As we age, those well-worn memories that we revisit the most (while our brains are pliable) become our truth.
Minding Time

Minding is the act of bringing attention to and taking care of. There are countless ways to mind time beyond the contemplations shared throughout this post.
Today, January 1, 2023, I’m spending some time remembering the beautiful moments of the past year in detail to make them easier for my imagination to access going forward. I’m also revisiting my uncomfortable moments and seeing them again with the wisdom that only comes after learning from mistakes.

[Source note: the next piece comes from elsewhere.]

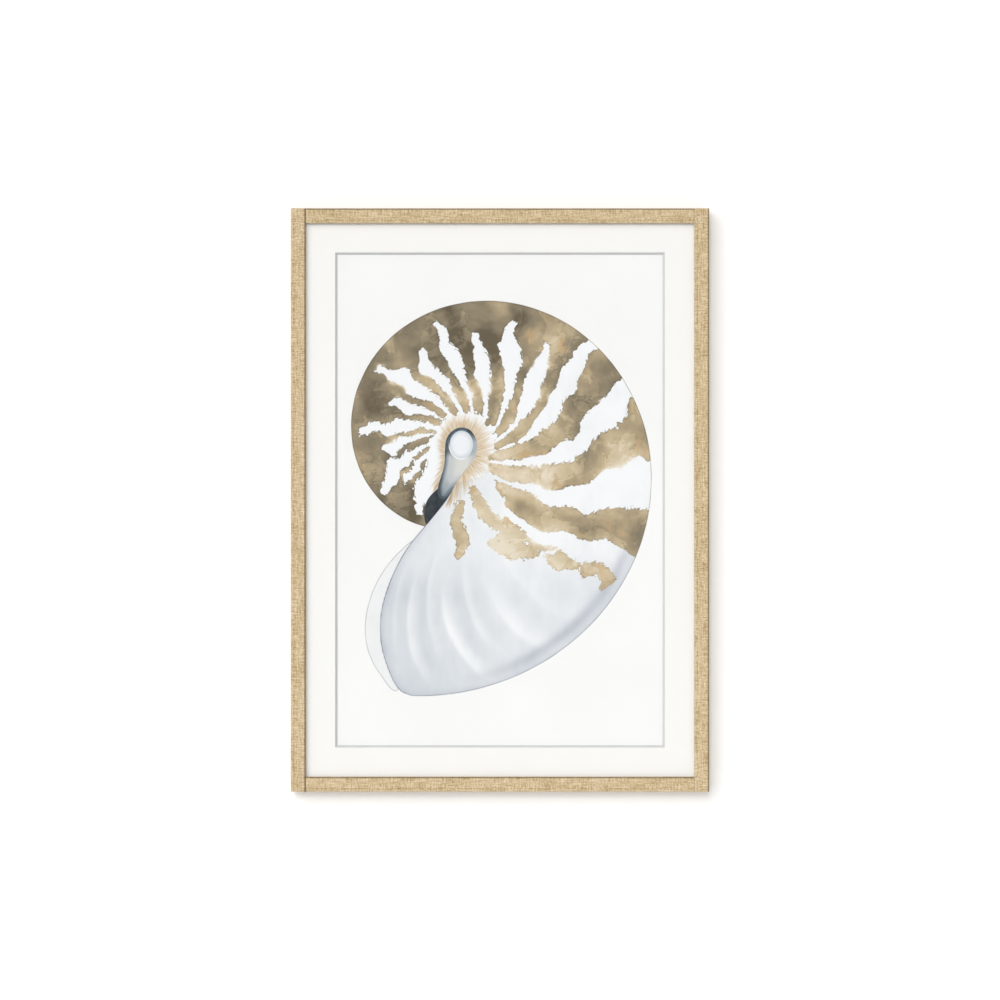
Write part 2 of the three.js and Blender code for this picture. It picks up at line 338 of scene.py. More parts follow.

Finally, I’m forming a rough outline of how I’ll spend the next 525,949 minutes of my life. This process of guessing at how my year will flow is like writing a to do list in the sands of time. It’s not fixed and can be easily altered to allow for expansion and spontaneity. Yet it requires a certain kind of creativity that often carries forward into the future.
It’s also like reading a palm or a deck of Tarot cards. You never really read the future, you only see the present and the potential pitfalls and pleasurable outcomes most likely from the vantage of today.
Welcome to 2023!

In 2023, I’ll be starting a new position as as legal practice manager at a firm I worked with previously. It will be one part reunion with many wonderful colleagues from my past and one part brand new adventure because so much has changed. And I can hardly wait!
Anticipation is also one of those beautiful human tools we can use to enhance our experience. By looking forward to an exciting future, we are more likely to spend our time in ways that make that future likely. Plus, we get the exquisite pleasure of delayed gratification.
I’m also looking forward to a continuing to connect with other gardeners and nature lovers at some big events like the Great Grow Along Virtual Garden Festival (March 10-19) and the International Master Gardener Conference (June 18-22). And as always, I look forward to sharing thoughts and photos with you here on this blog and also on Instagram.
Wishing you many meaningful moments for 2023. Happy New Year!